Other Benefits. As a regular, full-time employee working at least twenty hours per week, you will be eligible to participate in our group healthcare plans (including medical, dental, vision, flexible spending accounts, life, and short- & long-term disability plans) starting the first of the month following your date of hire. Effective immediately, you will be eligible to elect participation in our 401(k) Savings Plan, with an employer match commencing after 6-months of employment. You will also be eligible to elect participation in our Non-Qualified Deferred Compensation Plan as well as our Employee Stock Purchase Plan (“ESPP”) (the ESPP enrollment window occurs twice annually).

Your compensation as the Company’s Chief Executive Officer will be reviewed annually and on an interim basis from time-to-time by the Compensation Committee, and any changes to your compensation will be recommended to the Board by the Compensation Committee. Your compensation will next be reviewed by the Compensation Committee in April 2026 and appropriate adjustments will be made at that time.
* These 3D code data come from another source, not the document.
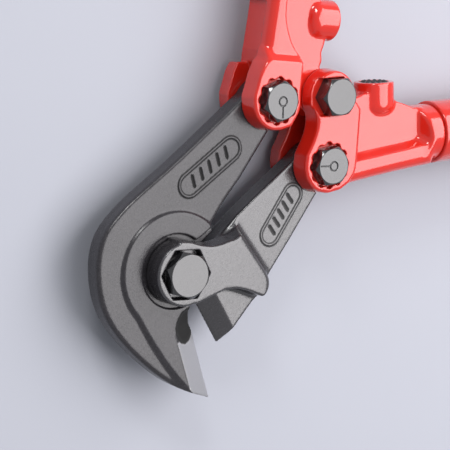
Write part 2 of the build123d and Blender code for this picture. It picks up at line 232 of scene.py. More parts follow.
def join(a, b, blend=0.0):
    """Union, with a fillet about blend wide."""
    if blend == 0:
        return np.minimum(a, b)
    h = np.clip(0.5 + 0.5 * (b - a) / blend, 0, 1)
    return b + (a - b) * h - blend * h * (1 - h)


def cut(a, b, blend=0.0):
    """a without b, with an edge rounded about blend wide."""
    return -join(-a, b, blend)


def soften(field, step, radius):
    """Rounds every edge and fills every corner of a field, as a forging die does."""
    taps = int(3 * radius / step)
    if taps < 1:
        return field
    weights = np.exp(-0.5 * (np.arange(-taps, taps + 1) * step / radius) ** 2)
    weights /= weights.sum()
    for axis in range(3):
        pad = [(taps, taps) if i == axis else (0, 0) for i in range(3)]
        padded = np.pad(field, pad, mode="edge")
        length = field.shape[axis]
        out = np.zeros_like(field)
        for i, weight in enumerate(weights):
            window = [slice(None)] * 3
            window[axis] = slice(i, i + length)
            out += weight * padded[tuple(window)]
        field = out
    return field


# ---------------------------------------------------------------- meshing
CORNERS = np.array([(i, j, k) for i in (0, 1) for j in (0, 1) for k in (0, 1)])
EDGES = [(a, b) for a in range(8) for b in range(a + 1, 8) if abs(CORNERS[a] - CORNERS[b]).sum() == 1]


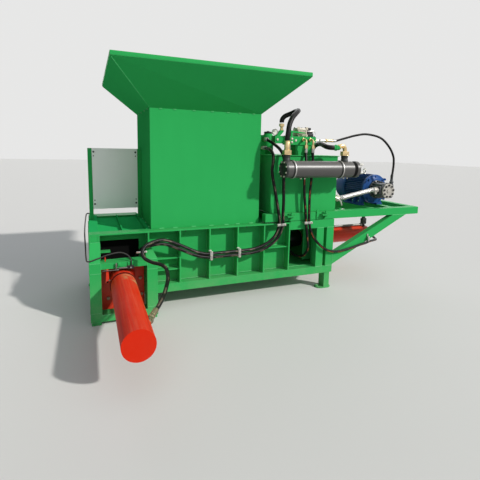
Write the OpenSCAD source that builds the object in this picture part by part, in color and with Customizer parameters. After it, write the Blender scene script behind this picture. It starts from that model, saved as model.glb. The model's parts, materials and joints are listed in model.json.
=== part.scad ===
/* [Base frame] */
// Length of the press base
base_l = 2540; // [2400:10:2700]
// Width of the press base over its ribs
base_w = 1084; // [1040:4:1120]
// Height of the base's top deck above the ground
deck_z = 784; // [760:4:820]
// Height of the bottom beams' underside above the ground
under_z = 184; // [160:4:220]
// Side of the square tube of the bottom beams
beam = 80; // [60:5:100]
// Depth of the flat bar ribs on the long sides
rib_d = 100; // [80:5:120]
// Thickness of the ribs and of the deck ledge
rib_t = 14; // [10:1:20]
// Spacing of the ribs along the long sides
rib_pitch = 294; // [280:2:300]
// Thickness of the chamber's wall and floor plates
plate_t = 12; // [8:1:16]
// Length of the bale chamber at the left end
chamber_l = 488; // [460:4:500]
// Height of the bale chamber's roof plate top above the ground
roof_z = 752; // [730:2:760]

/* [Feed hopper] */
// Length of the hopper's square box
box_l = 1106; // [1000:2:1140]
// Front to back width of the hopper's square box
box_w = 916; // [860:4:940]
// Height of the box's top edge above the ground
box_top_z = 1894; // [1800:2:2000]
// How far the flare spreads past the box at each end
flare_x = 345; // [280:5:400]
// How far the flare spreads past the box at the front and back
flare_y = 368; // [300:4:420]
// Height of the flare's rim above the ground
rim_z = 2266; // [2200:2:2340]
// Height of the rim's vertical lip
lip_h = 36; // [24:2:50]
// Thickness of the hopper's sheet
sheet_t = 5; // [3:1:8]

/* [Control panel] */
// Height of the panel's lower edge above the ground
panel_z = 897; // [860:1:940]
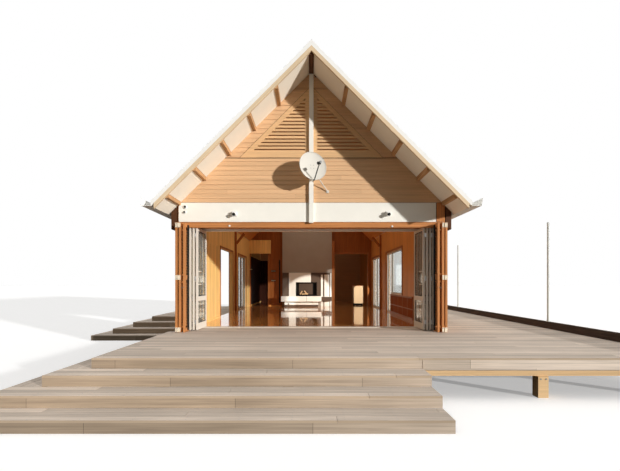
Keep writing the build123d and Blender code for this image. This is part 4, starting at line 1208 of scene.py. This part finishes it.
class BEACHHOUSE_OT_shutters(bpy.types.Operator):
    """Hinge plates with their knuckles and screws, and hooks, on the folded shutters"""

    bl_idname = "beachhouse.shutters"
    bl_label = "Shutter hardware"

    def execute(self, context):
        low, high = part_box("right_shutters")
        leaf, gap, plate_height, hook_level = 0.045, 0.033, 0.11, 1.62
        knuckle = high.x - leaf - gap / 2
        middle = (low.z + high.z) / 2
        y = low.y
        knuckles, screws, plates = bmesh.new(), bmesh.new(), []
        for side in (-1, 1):
            x = side * knuckle
            for foot in (low.z, middle - plate_height / 2, high.z - plate_height):
                for start, end in ((0.01, 0.058), (-0.058, -0.01)):
                    top = foot + plate_height - 0.004
                    plates.append(((x + start, y - 0.003, foot + 0.004), (x + end, y, top)))
                for index in range(5):
                    base = foot + 0.005 + index * 0.02
                    add_rod(knuckles, (x, y - 0.007, base), (x, y - 0.007, base + 0.019), 0.0095, sides=14)
                for across in (-0.045, -0.024, 0.024, 0.045):
                    for level in (0.025, 0.085):
                        spot = Vector((x + across, y - 0.003, foot + level))
                        add_rod(screws, spot, spot - Vector((0, 0.002, 0)), 0.005, sides=8)
            # A hook and its eye keep the folded leaves shut
            eye, tip, out = side * (low.x + 0.01), side * (low.x + 0.08), y - 0.027
            hooked = (tip, out, 1.6)
            for start, end in (
                ((eye, y, hook_level), (eye, y - 0.03, hook_level)),
                ((eye, out, hook_level), hooked),
                (hooked, (tip, y, 1.6)),
            ):
                add_rod(screws, start, end, 0.004, sides=8)
        parts = [bars("cream_enamel", plates, edge=0.001), as_part(knuckles, "cream_enamel")]
        add_piece("shutter_hinges", parts + [as_part(screws, "galvanised_bracket")])
        return {"FINISHED"}


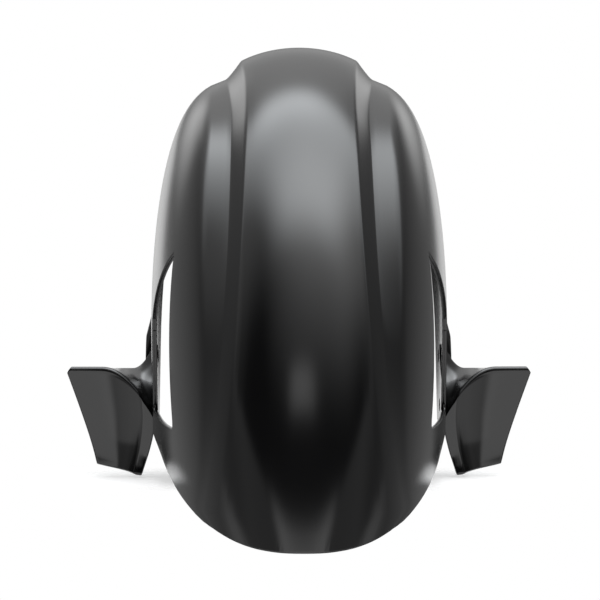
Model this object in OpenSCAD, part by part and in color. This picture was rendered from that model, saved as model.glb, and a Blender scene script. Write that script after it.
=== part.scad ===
// Front mudguard of a road motorcycle: one moulded shell over a 17 inch wheel.
// +Z is up and the front of the mudguard looks along -Y. It stands on its two lips and on the feet
// of its fork shields, at z = 0, and y = 0 is above the wheel's axle.

/* [Arch] */
// Radius of the crown line about the wheel's axle
crown_r = 325; // [310:1:345]
// Angle from the top of the arch to each lip, in degrees
lip_angle = 72; // [68:0.5:75]
// Thickness of the moulded wall
wall = 2.5; // [2:0.1:3.5]

/* [Section at the top of the arch] */
// Half of the width between the side walls, outside
side_half = 79; // [72:0.5:90]
// Height of the rounded shoulder, from its top down to where the side is upright
shoulder_h = 135; // [110:1:150]
// Half of the raised crown's width, out to the groove at its foot
crown_half = 38.8; // [34:0.2:46]
// Distance from the middle to the edge where the flat shoulder turns down
shoulder_edge = 46.5; // [43:0.5:52]
// Height of the raised crown over the shoulders, at its middle
crown_rise = 15; // [8:0.5:18]

/* [Plan] */
// Share of the width that is left at the front lip
front_taper = 0.71; // [0.62:0.01:0.8]
// Share of the width that is left at the rear lip
rear_taper = 0.8; // [0.7:0.01:0.95]
// Half width of the raised crown where it is narrowest, ahead of the top
crown_waist = 34; // [30:0.5:38]
// Half width of the raised crown at the front lip
crown_flare = 48; // [42:0.5:52]
// Angle that the rounded front lip takes up, in degrees
front_lip_arc = 4.6; // [3:0.1:7]
// Angle that the rounded rear lip takes up, in degrees
rear_lip_arc = 6; // [3:0.1:9]

/* [Lower edges] */
// Height of the front half's lower edge above the ground
skirt_z = 23; // [18:0.5:28]
// Depth of the side walls behind the fork, below the crown
rear_depth = 62; // [50:1:68]

/* [Windows] */
// Height of the window's sill at its rear end
window_z = 37; // [34:0.5:44]
// How much higher the sill is at its front end
window_sill_rise = 6; // [0:0.5:9]
// Distance from the axle's plane forward to the front end of the sill
window_front = 200; // [170:1:210]
// Distance from the axle's plane forward to the rear end of the sill
window_back = 42; // [40:1:60]
// Height of the window at its front point
window_h = 81; // [66:1:84]
// Height of the window at its rear end
window_rear_h = 48; // [40:1:60]
// Lean of the window's front end from upright, in degrees
window_front_lean = 26; // [18:0.5:34]
// Lean of the window's rear end from upright, in degrees
window_rear_lean = 17; // [8:0.5:24]
// Radius of the window's corners
window_corner = 3; // [2:0.5:7]

/* [Mounting panels] */
// Rake of the fork legs from upright, in degrees
fork_rake = 24; // [20:0.5:28]
// Distance from the axle's plane back to the panel's lower rear corner
panel_back = 38; // [32:1:46]
// Radius of the corner between the panel and the rear side wall
panel_fillet = 14; // [6:1:20]
// Height that each mounting pad stands proud
pad_h = 3.6; // [2:0.1:5]
// Width of a pad, square to the fork leg
pad_w = 28; // [24:1:32]
// Length of a pad, along the fork leg
pad_l = 62; // [56:1:72]
// Length of the slope at a pad's upper end
pad_slope = 16; // [8:1:20]
// Distance between a pad's two bolt holes
hole_pitch = 28; // [22:1:32]
// Diameter of each bolt hole
hole_d = 7; // [5:0.5:9]

/* [Fork shields] */
// Distance from the middle to the shield's outer upper corner
shield_half = 123; // [116:0.5:132]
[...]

Your employment will be “at will”, meaning either you or the Company may terminate the employment relationship at any time, with or without cause, and with or without notice. The same policies and procedures applicable to all employees of the Company will also apply to you.

Enclosed is a copy of our Non-Disclosure and Confidentiality Agreement (“Confidentiality Agreement”) for your review and signature. Employees of the Company work with and/or develop information for the Company’s benefit that is considered confidential in nature. All employees must agree not to use or disclose any such confidential information for the benefit of anyone or any entity other than the Company. By signing this Confidentiality Agreement, you agree to keep confidential any and all information about the Company.

Although we do not anticipate that any disputes will arise concerning your employment, the Company wishes to resolve any dispute that might arise in a fair and efficient manner. With this in mind, the Company requires employees to resolve any disputes that may arise with the Company through binding arbitration pursuant to the rules of Judicial Arbitration and Mediation Services, Inc. (“JAMS”) and the arbitrator shall be selected from a list of neutral arbitrators provided by JAMS in accordance with its rules. Arbitration shall be the exclusive means through which you or the Company may seek relief in connection with a dispute, except that either party may seek interim equitable relief from a court in connection with a dispute concerning unfair competition or misappropriation of trade secrets.

This offer of employment is contingent upon your ability to present proof of your eligibility to work in the United States within 3 working days of your first day of work. This offer of employment is also contingent upon your successful completion of a pre-employment background screening and pre-employment drug test.






Please sign and date this offer of employment and return a copy to me no later than August 4, 2025, together with the signed original of the CIC Severance Agreement and the Confidentiality Agreement.

Please feel free to contact me at (510) 576-4600 or via email at cgranger@uct.com with any questions you may have. We are extremely excited about having you join the Company, and each and every one of us is looking forward to working with you.


Sincerely,
                
/s/ Clarence Granger
Clarence Granger
Chairperson of the Board of Directors and duly authorized signatory



ACCEPTANCE

I accept the terms of employment set forth in this letter.

Signature:/s/ James XiaoDate:August 4, 2025
James Xiao







EXHIBIT A

Approved Outside Activities

Member, Board of Directors, Kateeva, Inc.